BRIEF:
Quote the full listing word for word.

■ ■ ■ ■ ■

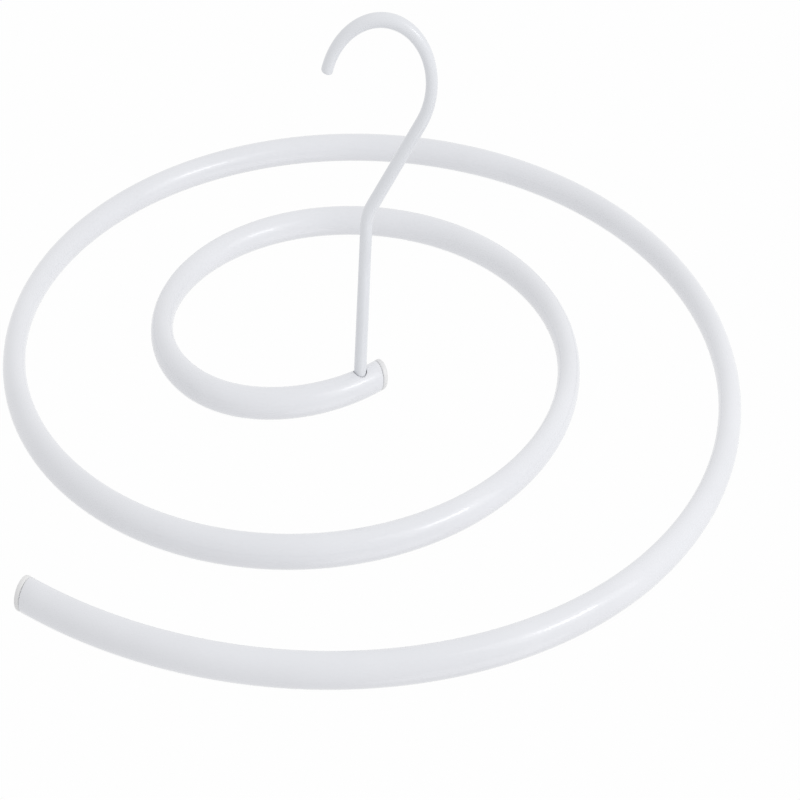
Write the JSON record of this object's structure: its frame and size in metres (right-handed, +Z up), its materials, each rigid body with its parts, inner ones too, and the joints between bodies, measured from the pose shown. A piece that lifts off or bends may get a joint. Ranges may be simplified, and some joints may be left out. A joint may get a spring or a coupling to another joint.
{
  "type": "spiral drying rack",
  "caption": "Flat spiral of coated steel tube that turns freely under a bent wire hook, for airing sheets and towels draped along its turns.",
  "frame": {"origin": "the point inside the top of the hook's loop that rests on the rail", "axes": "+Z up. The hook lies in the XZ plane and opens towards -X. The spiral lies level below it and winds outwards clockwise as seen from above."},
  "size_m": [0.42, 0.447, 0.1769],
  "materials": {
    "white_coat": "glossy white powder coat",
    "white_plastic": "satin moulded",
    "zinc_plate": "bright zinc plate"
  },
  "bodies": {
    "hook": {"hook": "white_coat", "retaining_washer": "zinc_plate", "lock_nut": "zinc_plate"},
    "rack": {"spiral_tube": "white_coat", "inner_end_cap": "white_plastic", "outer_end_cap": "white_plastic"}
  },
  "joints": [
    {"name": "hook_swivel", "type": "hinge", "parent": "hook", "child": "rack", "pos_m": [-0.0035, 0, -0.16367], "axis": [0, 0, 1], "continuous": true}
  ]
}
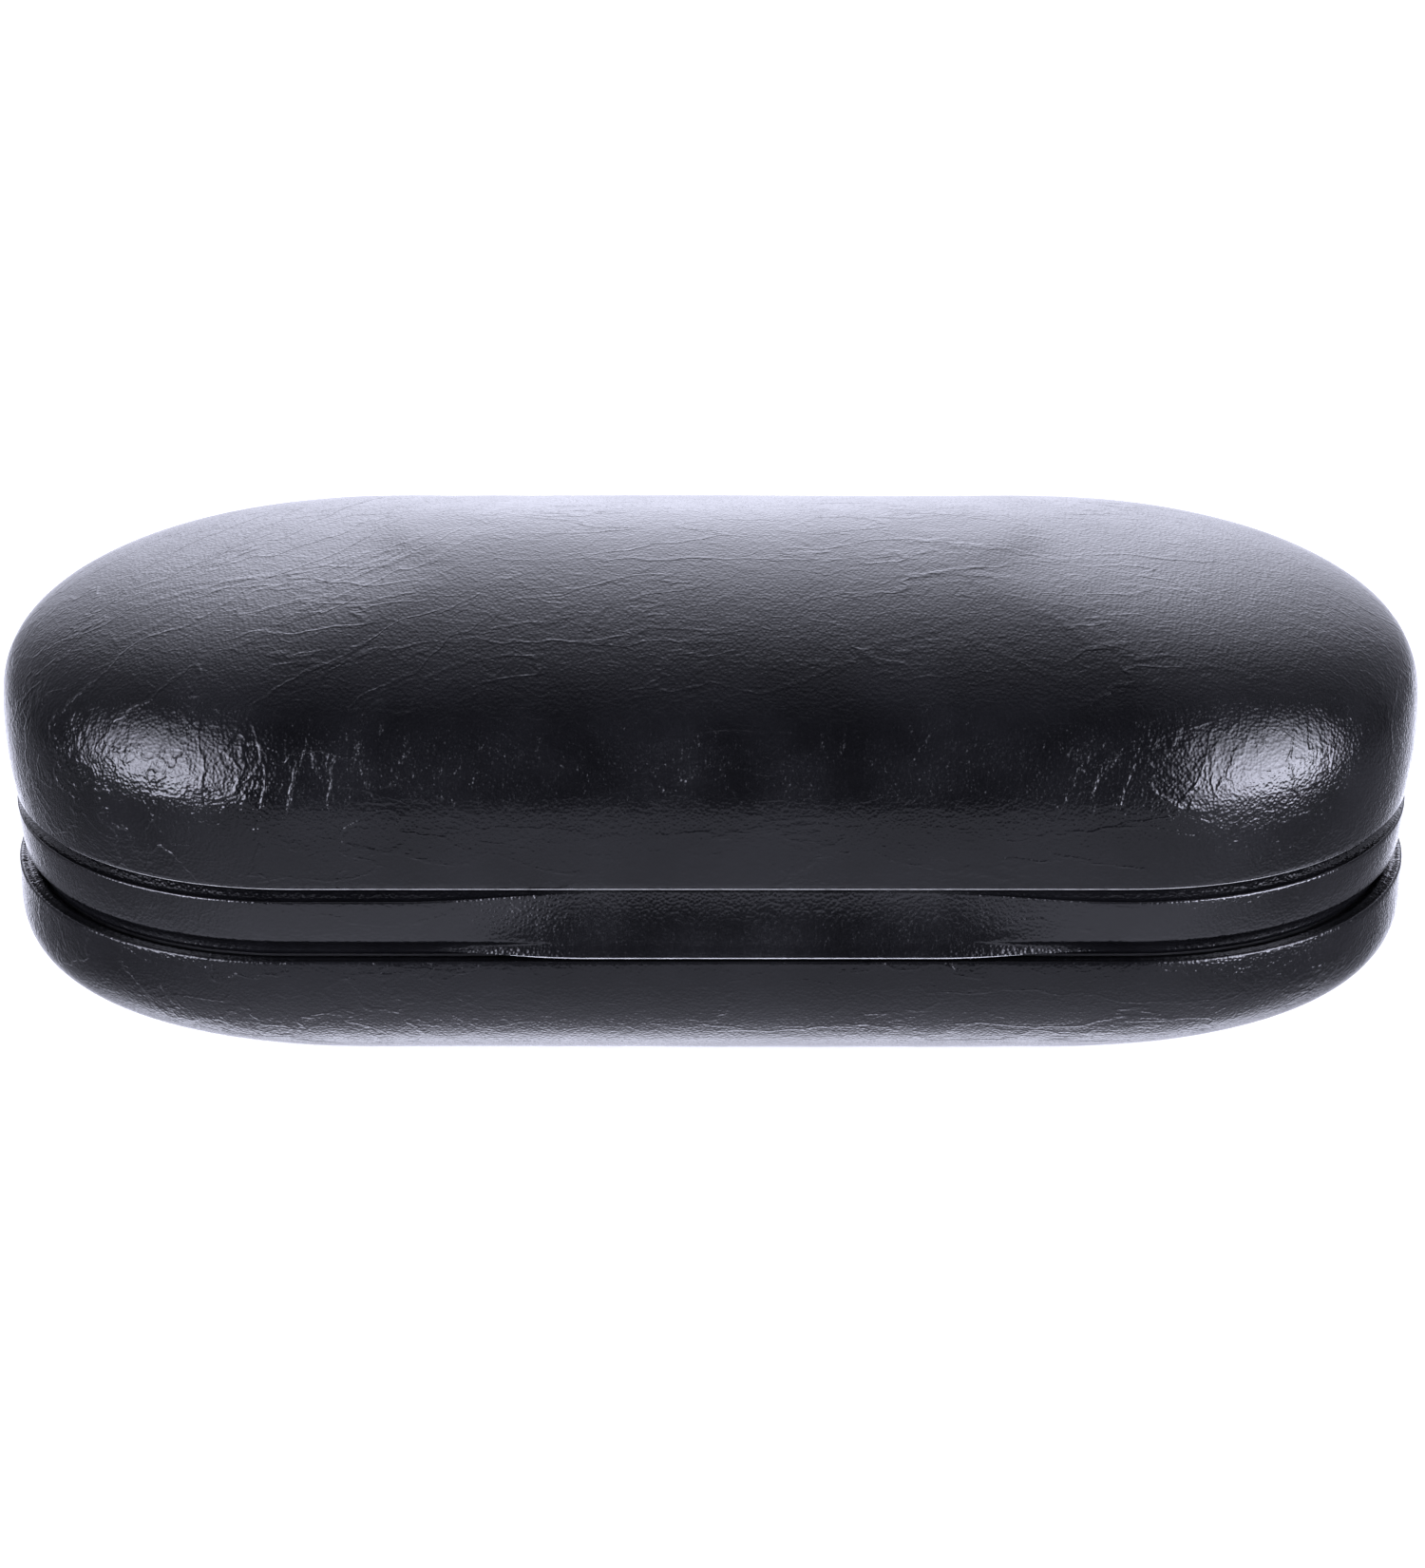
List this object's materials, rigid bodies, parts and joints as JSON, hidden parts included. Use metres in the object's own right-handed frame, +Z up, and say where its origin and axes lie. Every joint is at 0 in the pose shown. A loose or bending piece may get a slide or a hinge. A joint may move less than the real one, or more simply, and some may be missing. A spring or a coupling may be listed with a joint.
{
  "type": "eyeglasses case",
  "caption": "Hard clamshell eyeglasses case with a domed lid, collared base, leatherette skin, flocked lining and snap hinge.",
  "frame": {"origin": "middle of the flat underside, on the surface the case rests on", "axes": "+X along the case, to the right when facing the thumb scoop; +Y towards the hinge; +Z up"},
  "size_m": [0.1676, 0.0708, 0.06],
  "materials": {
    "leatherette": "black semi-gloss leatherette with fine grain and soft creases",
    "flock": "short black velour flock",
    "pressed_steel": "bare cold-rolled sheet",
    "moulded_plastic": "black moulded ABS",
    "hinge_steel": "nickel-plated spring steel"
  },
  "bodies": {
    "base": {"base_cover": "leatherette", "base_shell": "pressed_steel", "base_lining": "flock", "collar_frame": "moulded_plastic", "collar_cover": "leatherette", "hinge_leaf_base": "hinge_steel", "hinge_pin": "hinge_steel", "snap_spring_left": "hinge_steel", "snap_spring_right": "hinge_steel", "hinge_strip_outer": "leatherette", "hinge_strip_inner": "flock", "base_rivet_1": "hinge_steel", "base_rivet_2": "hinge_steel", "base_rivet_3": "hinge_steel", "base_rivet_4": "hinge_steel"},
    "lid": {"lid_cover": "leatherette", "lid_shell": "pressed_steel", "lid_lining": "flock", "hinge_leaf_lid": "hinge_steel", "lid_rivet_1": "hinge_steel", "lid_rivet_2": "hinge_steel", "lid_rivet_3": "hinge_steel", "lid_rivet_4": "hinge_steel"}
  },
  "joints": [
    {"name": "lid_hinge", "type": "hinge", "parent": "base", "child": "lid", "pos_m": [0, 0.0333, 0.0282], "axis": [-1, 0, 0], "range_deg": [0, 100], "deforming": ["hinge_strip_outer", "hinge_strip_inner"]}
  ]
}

■ ■ ■ ■ ■

COMPLETE OUTPUT:
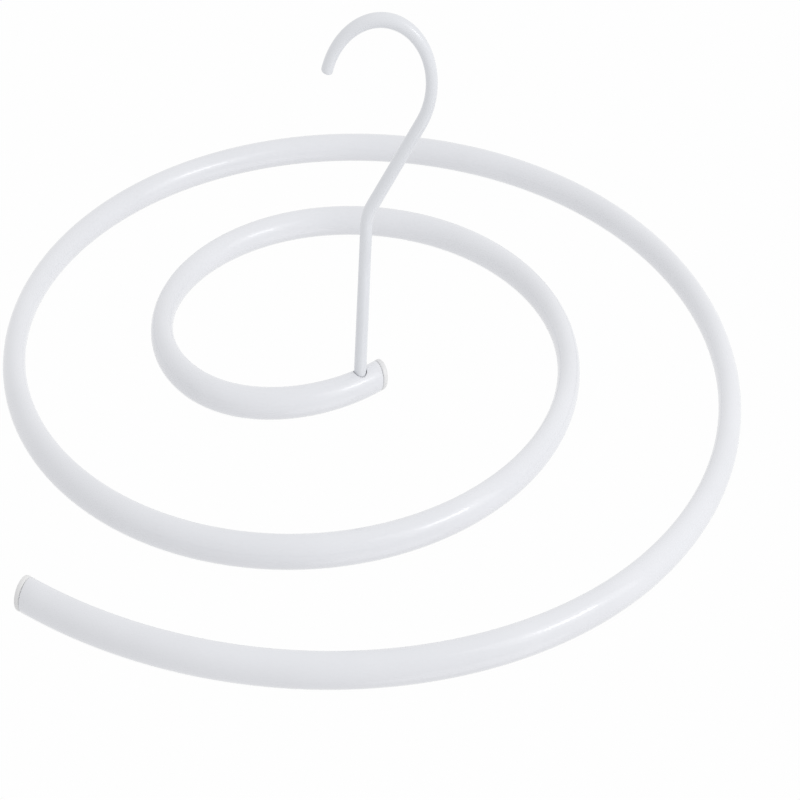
Write the JSON record of this object's structure: its frame and size in metres (right-handed, +Z up), its materials, each rigid body with its parts, inner ones too, and the joints between bodies, measured from the pose shown. A piece that lifts off or bends may get a joint. Ranges may be simplified, and some joints may be left out. A joint may get a spring or a coupling to another joint.
{
  "type": "spiral drying rack",
  "caption": "Flat spiral of coated steel tube that turns freely under a bent wire hook, for airing sheets and towels draped along its turns.",
  "frame": {"origin": "the point inside the top of the hook's loop that rests on the rail", "axes": "+Z up. The hook lies in the XZ plane and opens towards -X. The spiral lies level below it and winds outwards clockwise as seen from above."},
  "size_m": [0.42, 0.447, 0.1769],
  "materials": {
    "white_coat": "glossy white powder coat",
    "white_plastic": "satin moulded",
    "zinc_plate": "bright zinc plate"
  },
  "bodies": {
    "hook": {"hook": "white_coat", "retaining_washer": "zinc_plate", "lock_nut": "zinc_plate"},
    "rack": {"spiral_tube": "white_coat", "inner_end_cap": "white_plastic", "outer_end_cap": "white_plastic"}
  },
  "joints": [
    {"name": "hook_swivel", "type": "hinge", "parent": "hook", "child": "rack", "pos_m": [-0.0035, 0, -0.16367], "axis": [0, 0, 1], "continuous": true}
  ]
}
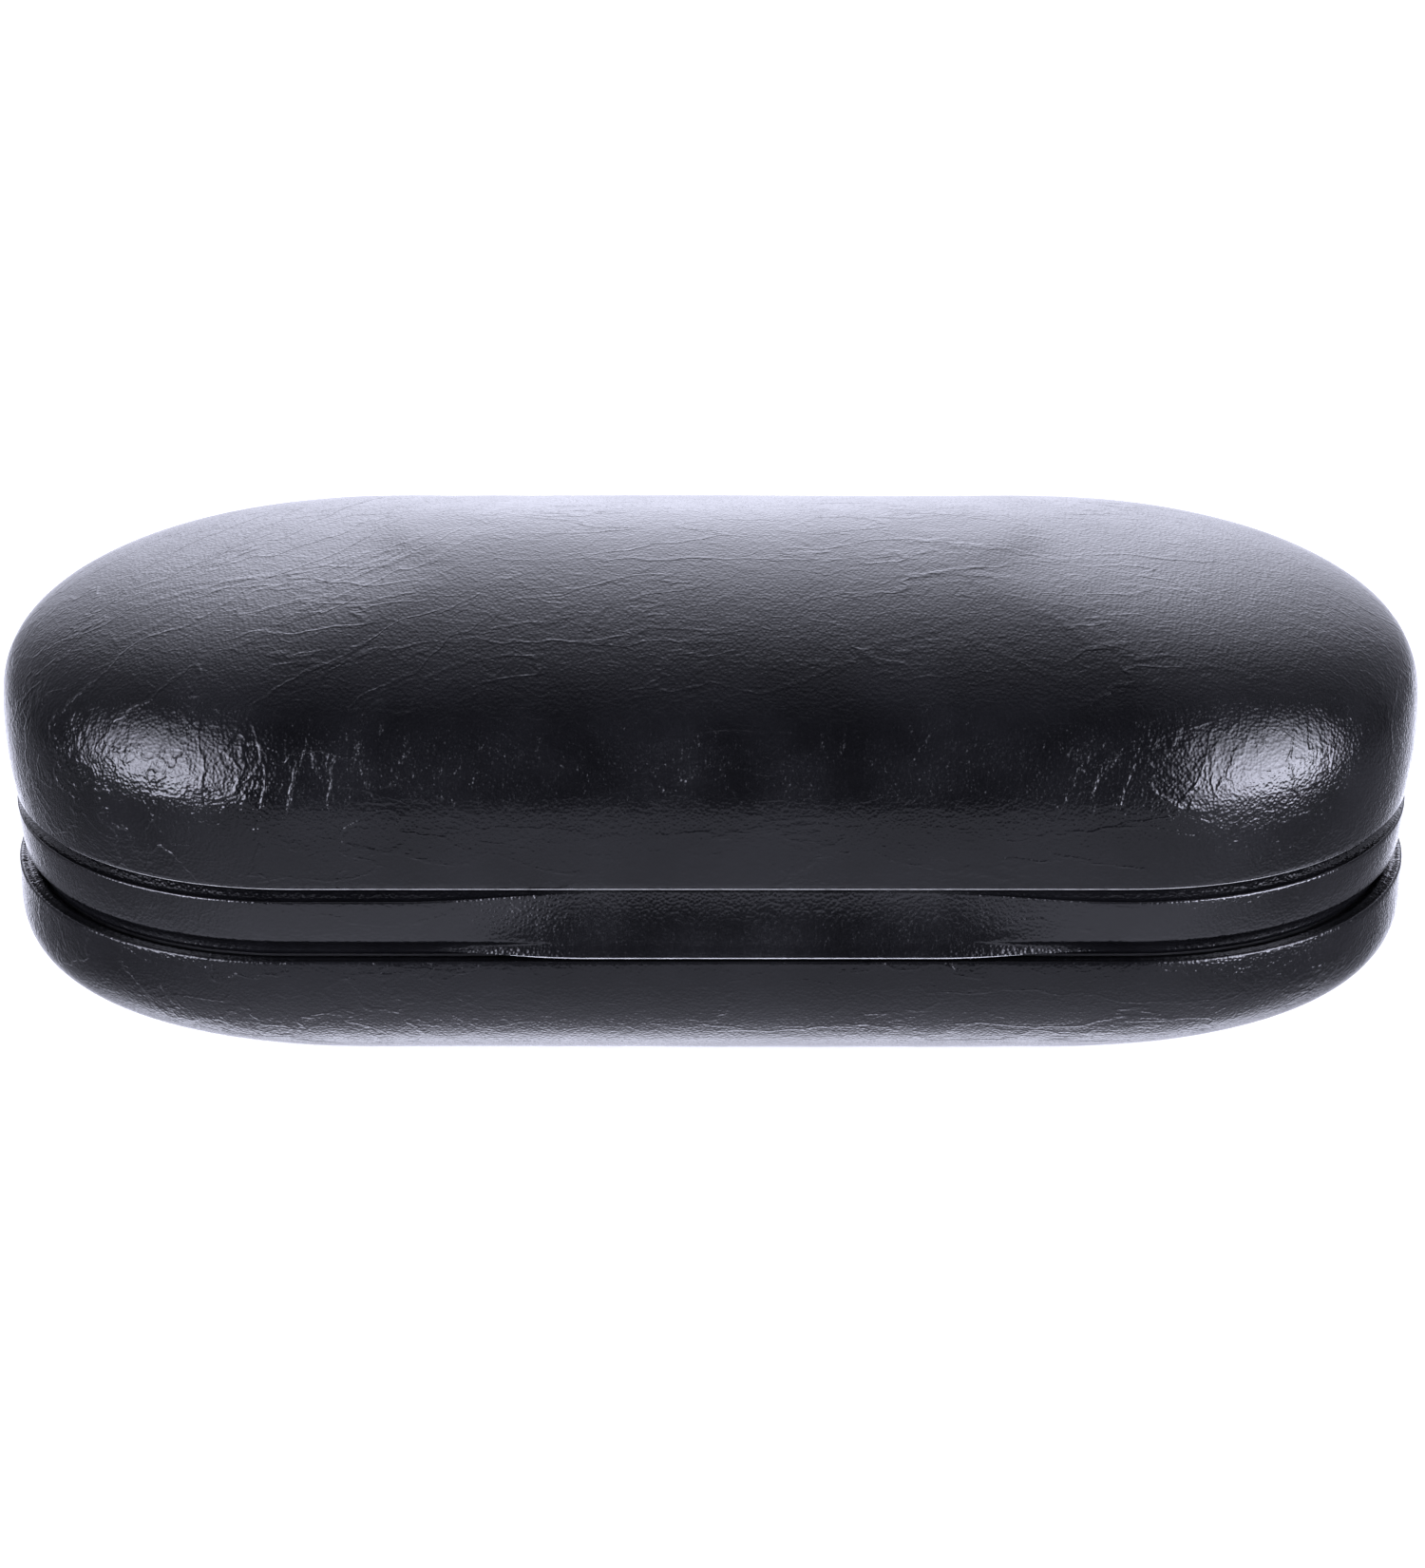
List this object's materials, rigid bodies, parts and joints as JSON, hidden parts included. Use metres in the object's own right-handed frame, +Z up, and say where its origin and axes lie. Every joint is at 0 in the pose shown. A loose or bending piece may get a slide or a hinge. A joint may move less than the real one, or more simply, and some may be missing. A spring or a coupling may be listed with a joint.
{
  "type": "eyeglasses case",
  "caption": "Hard clamshell eyeglasses case with a domed lid, collared base, leatherette skin, flocked lining and snap hinge.",
  "frame": {"origin": "middle of the flat underside, on the surface the case rests on", "axes": "+X along the case, to the right when facing the thumb scoop; +Y towards the hinge; +Z up"},
  "size_m": [0.1676, 0.0708, 0.06],
  "materials": {
    "leatherette": "black semi-gloss leatherette with fine grain and soft creases",
    "flock": "short black velour flock",
    "pressed_steel": "bare cold-rolled sheet",
    "moulded_plastic": "black moulded ABS",
    "hinge_steel": "nickel-plated spring steel"
  },
  "bodies": {
    "base": {"base_cover": "leatherette", "base_shell": "pressed_steel", "base_lining": "flock", "collar_frame": "moulded_plastic", "collar_cover": "leatherette", "hinge_leaf_base": "hinge_steel", "hinge_pin": "hinge_steel", "snap_spring_left": "hinge_steel", "snap_spring_right": "hinge_steel", "hinge_strip_outer": "leatherette", "hinge_strip_inner": "flock", "base_rivet_1": "hinge_steel", "base_rivet_2": "hinge_steel", "base_rivet_3": "hinge_steel", "base_rivet_4": "hinge_steel"},
    "lid": {"lid_cover": "leatherette", "lid_shell": "pressed_steel", "lid_lining": "flock", "hinge_leaf_lid": "hinge_steel", "lid_rivet_1": "hinge_steel", "lid_rivet_2": "hinge_steel", "lid_rivet_3": "hinge_steel", "lid_rivet_4": "hinge_steel"}
  },
  "joints": [
    {"name": "lid_hinge", "type": "hinge", "parent": "base", "child": "lid", "pos_m": [0, 0.0333, 0.0282], "axis": [-1, 0, 0], "range_deg": [0, 100], "deforming": ["hinge_strip_outer", "hinge_strip_inner"]}
  ]
}